The piece concluded, the band took a quick break, while the audience clapped for a return. Rarely, I suspect, were so many people ever given so much frank joy by complicated jazzy rock in a Bosch-inspired "all middle parts" rock opera performed by a power trio with an average age in the middle 40s. It's a tribute to the excellence of the music and the passion of the performance: Tom Watson and Raul Morales played with absolute conviction and immense skill. (I read once that late live shows of The Who's Tommy were better than the record, because the band had had time to figure out how best to play and present the parts: I wonder if something similar happened here.)

How much skill and conviction was brought that night? Well, they covered Jimi Hendrix' Machine Gun in the encore, and they pulled it the fuck off.

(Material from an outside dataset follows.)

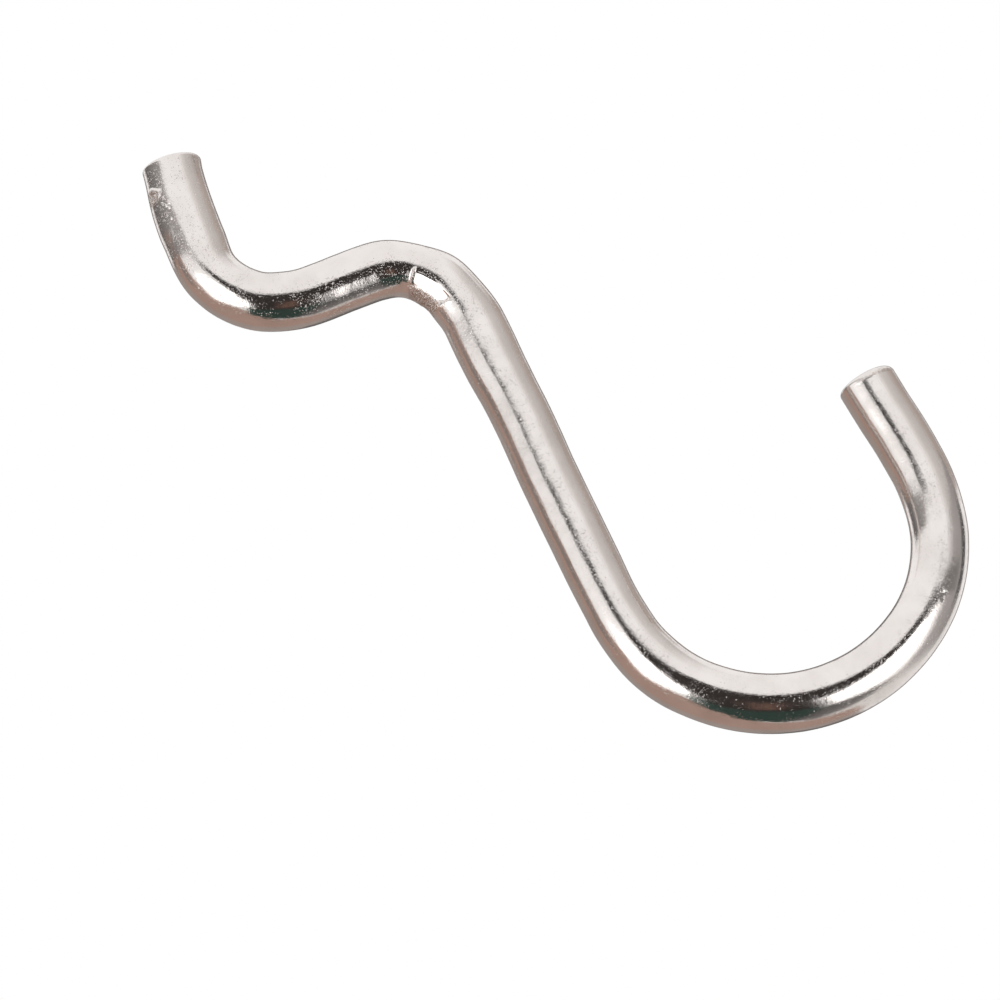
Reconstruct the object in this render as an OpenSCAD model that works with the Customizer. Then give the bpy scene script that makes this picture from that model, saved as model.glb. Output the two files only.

A few more covers, including a lights-out version of "one reporter's opinion" and it was a wrap. Raul sold me a kick-ass button and a 7" I need to fix my turntable to play. Watt sold me a Hand to Man Band CD and a shirt and said he needed to play Oakland more often, after I told him it meant a lot to me that he played Oakland on a work night.

A great show, a great experience, and a great lesson. We put in the work listening to some singular music, we put ourselves in a position to have a rad experience coming out on a work night, and we got rewarded bigime for both. Thanks for playing, guys: it was wonderful.

--Fat, long-time listener and gig-goer

1 I should note here that Watt is not now nor has he ever been one of these offenders. Mostly I'm talking about one particular Mountain Goats show at the Fillmore, I think. In general, anybody I want to see is likely to want to charge a pretty reasonable price.

2 It's always incredibly trebly there. I remember an Obits/Night Marchers show where Greg's guitar sounded like burning tinfoil.

3 Watt even noticed the dancing, though he had to ignore it to pull off playing the piece.